In a previous post, I asked “Alas” readers about the translation controversy regarding Chavez and antisemitism. In the comments, Elana, who is a professional Spanish translator, said the real issue is “do references to ‘Christ killers’ and ‘gold and silver’ have the same connotations in their culture as they do in ours?”
Since then, I’ve come across an article which convincingly suggests that “Christ-killers” does not have the same antisemitic connotation in Venezuela. The article was originally printed in the Forward, an American Jewish magazine that I think is generally credible.
Here are the most relevant bits (emphasis added by me):
The Venezuelan Jewish community leadership and several major American Jewish groups are accusing the Simon Wiesenthal Center of rushing to judgment by charging Venezuela’s leftist president, Hugo Chavez, with making antisemitic remarks.
Officials of the leading organization of Venezuelan Jewry were preparing a letter this week to the center, complaining that it had misinterpreted Chavez’s words and had failed to consult with them before attacking the Venezuelan president. […]
Both the AJCommittee and the American Jewish Congress seconded the Venezuelan community’s view that Chavez’s comments were not aimed at Jews. All three groups said he was aiming his barbs at the white oligarchy that has dominated the region since the colonial era, pointing to his reference to Bolivar as the clearest evidence of his intent.
One official noted that Latin America’s so-called Liberation Theology has long depicted Jesus as a socialist and consequently speaks of gentile business elites as “Christ-killers.”
So it appears that the strong case for Chavez being an antisemite is based at least in part upon an unfair translation.
There are also translation controversies regarding antisemitism and the statements of President Mahmoud Ahmadinejad of Iran; the arguments and counter-arguments are described in this Wikipedia article. To me, criticism of Ahmadinejad for antisemitism seems – if not absolutely certain – on much firmer ground than similar criticism of Chavez. On the other hand, like Y-Love at Jewschool, I do see Ahmadinejad’s explicit separation of “zionism” and “Jews” as a potentially positive step.
So why am I bringing Ahmadinejad up? Because Chavez has praised Ahmadinejad publicly (that’s the two of them pictured together on the right). (It’s notable that Venezuelan Jewish leaders have expressed “outrage” at the friendly relations with Ahmadinejad).

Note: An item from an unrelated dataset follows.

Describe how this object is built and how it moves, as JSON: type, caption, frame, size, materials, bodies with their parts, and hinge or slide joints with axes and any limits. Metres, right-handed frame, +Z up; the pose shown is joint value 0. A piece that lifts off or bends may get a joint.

People have argued over if Ahmadinejad’s statements are anti-semitic – did he really call for Israel to be wiped off the map, or did he just call for the current Israeli government to be replaced? There is, however, no doubt at all that Iran’s policies are deeply anti-woman. In a woman’s enews article, Jennifer Fasulo points out that “moments like this show just how little women’s lives matter in the world of nationalist politics.”
There is no excuse for declaring solidarity with a theocratic regime that treats women like sub-humans. By embracing Ahmadinejad, Chavez is adding steam to the growing and dangerous alliance between left-wing and right-wing anti-imperialism.
In this equation, the only thing that matters is opposition to U.S. military power. Women’s rights, worker’s rights, student’s rights–the things that are supposed to matter to socialists, progressives and people of conscience–be damned.
Chavez appears not to have noticed that the current government of Iran has turned Iran into a country where gender apartheid and hatred of women are enshrined in law.
Regime of Violent Repression
This is a country where women are stoned to death for the “crime” of adultery, buried up to their necks and pelted in the face and head with stones until they die, where women have no right to divorce or child custody, are legally forced to veil under threat of physical beating or imprisonment, can’t travel without the permission of a husband or father, where their testimony in a court of law is considered half that of a man, and where political dissent of any kind, for women and men, is punishable by imprisonment, often torture and death.
This is the government that Chavez compares to his own as a “heroic nation,” one which he even deems “revolutionary.” […]
For 27 years women have resisted and defied the [Iranian] regime’s persecution of them, often at great risk to their lives. Along with an inspiring women’s movement, there are strong, secular workers and student movements, all of them opposing not only the Islamic Republic, but also U.S. threats of military attacks and sanctions on Iran.
How can Chavez–a declared socialist and defender of the downtrodden–align himself with the leader of such a reactionary regime, rather than the inspiring socialist and feminist movements which are fighting against it?
Fasulo’s entire article is well worth reading.